AWS Timestream is a serverless time series database service that is fast and scalable. It is used majorly for IoT applications to store trillions of events in a day and 1000 times faster with 1/10th cost of relational databases.
Using its purpose-built query engine, you can query recent data and historical stored data simultaneously. It provides multiple built-in functions to analyze time-series data to find useful insights.
Amazon Timestream features:
- No servers to manage or instances to provision; everything is handled automatically.
- Cost-effective, pay only for what you ingest, store, and query.
- Capable of ingesting trillions of events daily with no drop in performance
- Built-in analytics capability with standard SQL, interpolation, and smoothing functions to identify trends, patterns, and anomalies
- All the data is encrypted using the AWS key management system (KMS) with customer manages keys (CMK)
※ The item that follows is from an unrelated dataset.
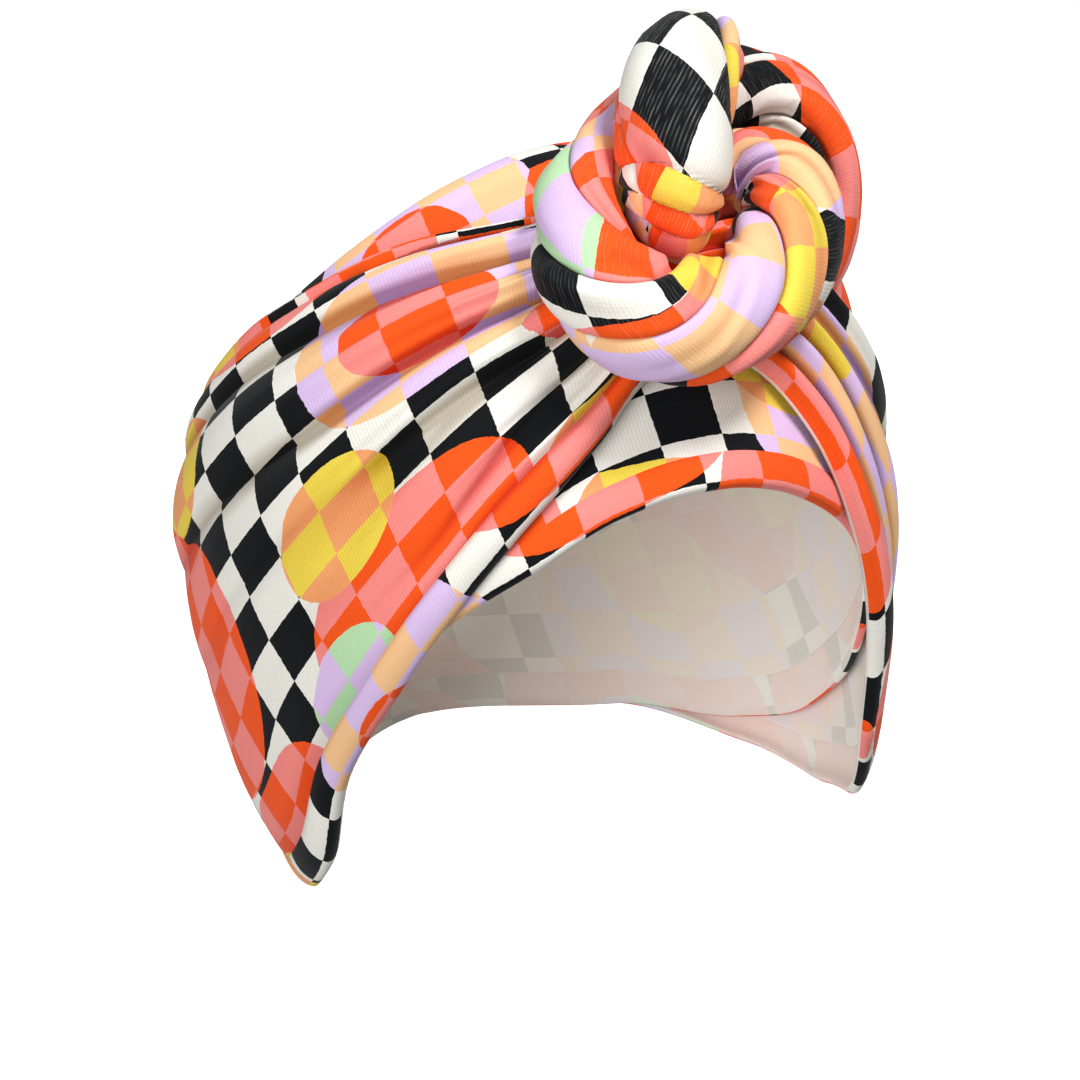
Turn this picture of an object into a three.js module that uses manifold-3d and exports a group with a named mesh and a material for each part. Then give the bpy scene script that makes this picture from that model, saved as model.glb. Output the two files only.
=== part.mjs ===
// A wrap headband of printed cotton jersey, in the form it has when worn: a smooth base band round the
// head, a gathered wrap band over it, and a coiled knot with a tucked tail above the forehead.
//
// Millimetres. The origin is the middle of the cranium inside the band. +Z is up, the wearer looks along
// -Y, and the wearer's right is -X. All cloth is placed on a hood of directions from the origin:
// "round" is the angle along the band, 0 over the forehead and +-180 at the nape, positive to the
// wearer's left, and "rise" is the angle across the band, from its lower hem (minus) to its upper (plus).

import * as THREE from "three";
import Module from "manifold-3d";

const wasm = await Module();
wasm.setup();

// ---- driving sizes

const CRANIUM = { x: 76, y: 97, z: 104 }; // half sizes of the head, 547 mm round
const FACE = { x: 71, y: 82, z: 74, forward: 8, down: 46 }; // half sizes and place of the face below it
const NECK = { x: 56, y: 60, back: 10, reach: 170 };
const BAND_TILT = 45; // the band's middle plane leans back from upright by this many degrees

const BASE_INNER = 0.5; // how far each face of the cloth stands off the head
const BASE_OUTER = 2.7;
const WRAP_INNER = 3.7;
const WRAP_WALL = 2.4;
const NEIGHBOUR_GAP = 0.35; // kept where the knot lies in the wrap, and the tail in the coil

const ROUND_STEPS = 58;
const ROUND_CROWDING = 1.2; // above 1 the steps are closer together near the knot
const BASE_ROWS = 8;
const STEPS_PER_FOLD_SIDE = 2;
const FOLD_ROUNDNESS = 0.85; // under 1 gives round crests and sharp gaps

// ---- where the hems run, by degrees round the head: rise of each hem, and the wrap's slack in mm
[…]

OpenTSDB is a scalable time-series database that has been written on top of HBase. It is capable of storing trillions of data points at millions of writes per second. You can keep the data in OpenTSDB forever with its original timestamp and precise value, so you don’t lose any data.
It has a Time-series daemon (TSD) and command-line utilities. Time series daemon is responsible for storing data in HBase or retrieving it from it. You can talk to TSD using HTTP API, telnet, or simple built-in GUI. You need tools like flume, collectd, vacuumetrix, etc., to collect data from various sources into OpenTSDB.
- Can aggregate, filter, downsample metrics at breakneck speed
- Stores and writes data with millisecond precision
- Runs on Hadoop and HBase and scales easily by adding nodes to the cluster
- Uses GUI to generate graphs
Since more and more IoT/Smart devices are getting used these days, huge real-time traffic is getting generated on websites with millions of events in a day, trading on the market is increasing, and the time-series database has arrived! Time-series databases are a must-have in your production stack for monitoring.
Most of the above-listed time-series database is available to self-host, so go ahead, get a cloud VM and give it a try to see what works for you.